>>>>

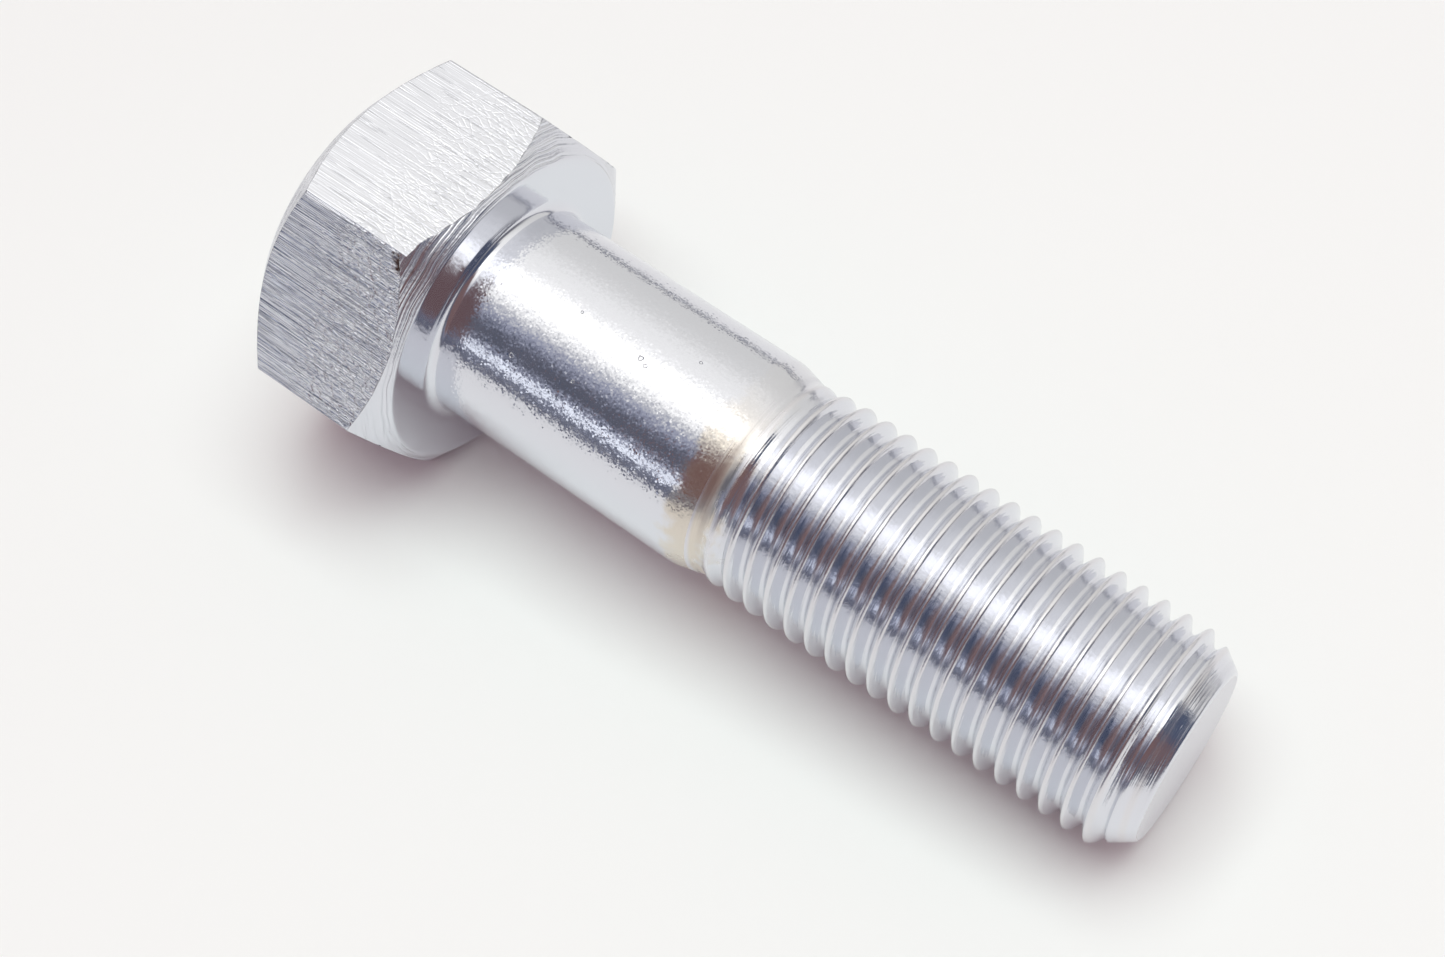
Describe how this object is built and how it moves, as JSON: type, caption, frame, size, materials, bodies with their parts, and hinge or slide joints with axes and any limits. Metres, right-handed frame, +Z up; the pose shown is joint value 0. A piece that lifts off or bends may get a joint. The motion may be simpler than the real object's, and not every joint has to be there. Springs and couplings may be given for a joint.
{
  "type": "footrest bolt",
  "caption": "Steel hexagon-head bolt with a plain shank and a fine thread, for fastening a footrest to its bracket; zinc plated.",
  "frame": {"origin": "on the surface that the bolt lies on, under the middle of its box", "axes": "+Z up; +X from the head to the tip, level, so the bolt's own axis dips 4.9 degrees below it; +Y across two of the head's corners"},
  "size_m": [0.0526, 0.0216, 0.0193],
  "materials": {
    "zinc_plate": "satin"
  },
  "bodies": {
    "root": {"bolt": "zinc_plate"}
  },
  "joints": []
}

<<<<

| What the task requires |
Using the data above, output each line exactly.

| Written response |
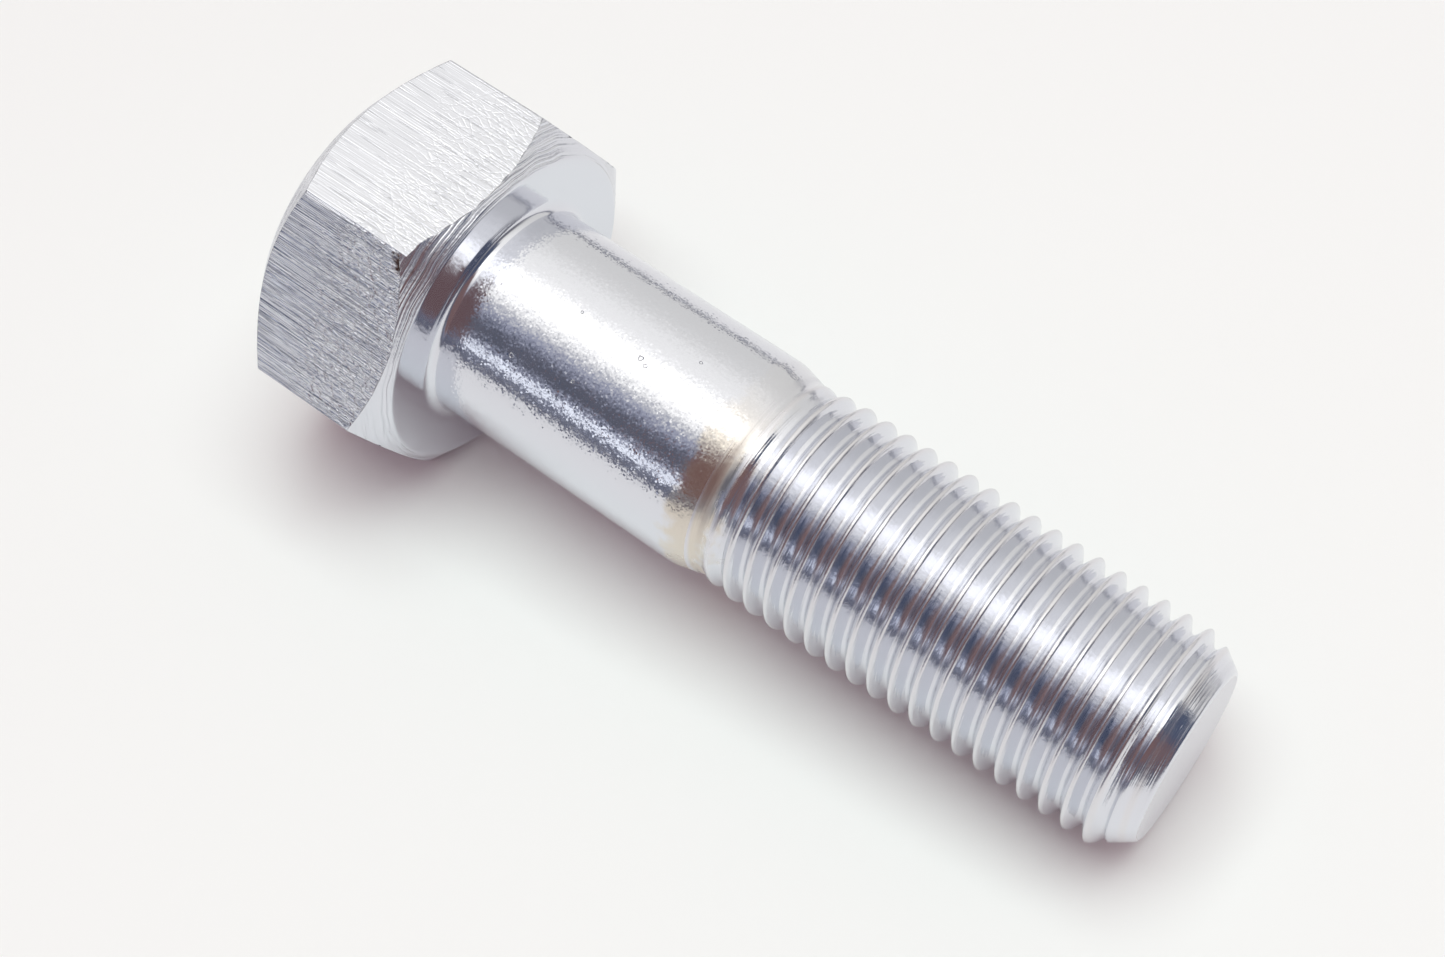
Describe how this object is built and how it moves, as JSON: type, caption, frame, size, materials, bodies with their parts, and hinge or slide joints with axes and any limits. Metres, right-handed frame, +Z up; the pose shown is joint value 0. A piece that lifts off or bends may get a joint. The motion may be simpler than the real object's, and not every joint has to be there. Springs and couplings may be given for a joint.
{
  "type": "footrest bolt",
  "caption": "Steel hexagon-head bolt with a plain shank and a fine thread, for fastening a footrest to its bracket; zinc plated.",
  "frame": {"origin": "on the surface that the bolt lies on, under the middle of its box", "axes": "+Z up; +X from the head to the tip, level, so the bolt's own axis dips 4.9 degrees below it; +Y across two of the head's corners"},
  "size_m": [0.0526, 0.0216, 0.0193],
  "materials": {
    "zinc_plate": "satin"
  },
  "bodies": {
    "root": {"bolt": "zinc_plate"}
  },
  "joints": []
}